All those years growing up and you mean to tell me you never questioned the bottle to tabasco on her nightstand? If you ask me, that is the #1 sign of something that makes a great wife!

Badsanta


----------



## BetrayedDad (Aug 8, 2013)

cinnabomb said:


> Especially a good man like myself who does EVERYTHING under the sun for her. I think she got her knowledge of what a wife looks like from her mother, who is a fat and lazy woman that is selfish.


You're not a good man....

You're a faux nice guy who makes covert contracts then harbors resentment when she doesn't meet her fictional expectations.

Your wife is checked out and it's not hard to see why. Stop depending on her for your happiness. That's why you are miserable.

Either you both agree to try to fix the marriage or you dump her. If you choose to do neither then it's your fault not hers.


----------



## sokillme (Jun 10, 2016)

Character


----------



## Prodigal (Feb 5, 2011)

cinnabomb said:


> So is there hope here?


No. None whatsoever. And I did follow the previous post. 



cinnabomb said:


> What do I do?


Happiness is an inside job. Invest your time and money in IC. Get your financial ducks in a row, if you decide to leave.



cinnabomb said:


> Is there a chance this will ever change and *she will someday become nurturing in the ways that I want*? Is there something I can try? Or is this futile?


She is what she is. I doubt you will get what you want from her. Expectations. They cause us more anguish, resentment, and disappointment than anything else when they are not met.

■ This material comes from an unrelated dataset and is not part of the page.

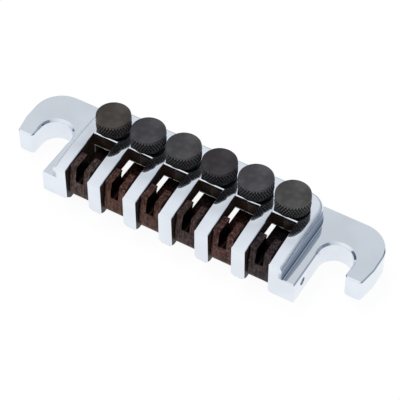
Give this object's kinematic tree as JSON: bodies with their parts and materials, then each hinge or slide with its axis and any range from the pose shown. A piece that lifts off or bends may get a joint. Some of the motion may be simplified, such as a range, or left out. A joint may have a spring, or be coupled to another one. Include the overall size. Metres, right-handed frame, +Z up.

You've tried. Time to quit trying. Either accept what is or leave. Quit beating a dead horse.


----------



## Blondilocks (Jul 4, 2013)

badsanta said:


> All those years growing up and you mean to tell me you never questioned the bottle to tabasco on her nightstand? If you ask me, that is the #1 sign of something that makes a great wife!
> 
> Badsanta


Only if she was using it on her midnight snack. Otherwise, OUCH!:wink2:


----------



## MrsHolland (Jun 18, 2016)

Blondilocks said:


> Only if she was using it on her midnight snack. Otherwise, OUCH!:wink2:


Ok dim moment here but what is Tabasco good for in the bedroom? I can only think it would be useful if making in room Bloody Mary's.


----------



## Blondilocks (Jul 4, 2013)

Chips & salsa come to mind. 

I think it is more common to see a wine box on someone's night stand. Still can't think of that without laughing. Like, really?


----------



## Spicy (Jun 18, 2016)

badsanta said:


> All those years growing up and you mean to tell me you never questioned the bottle to tabasco on her nightstand? If you ask me, that is the #1 sign of something that makes a great wife!
> 
> Badsanta


I'm such a fool. I wondered why she bought me a lifetime supply for graduation.


----------



## cinnabomb (Oct 23, 2014)

Ok so some background. I already am in IC for almost a year and both the IC and MC have said that I have made astounding progress. Our MC who is a woman has even stated more or less that I have done everything asked of me in sessions and made great progress to be more independent, stop covert contracts, find happiness outside of the home, be okay with voicing myself, and initiating conversation and connection with my wife, even after the 7 years of abuse and neglect and pain and resentment. Im here because Im still TRYING. Im not willing to let a 15 year relationship go without giving it all ive got. 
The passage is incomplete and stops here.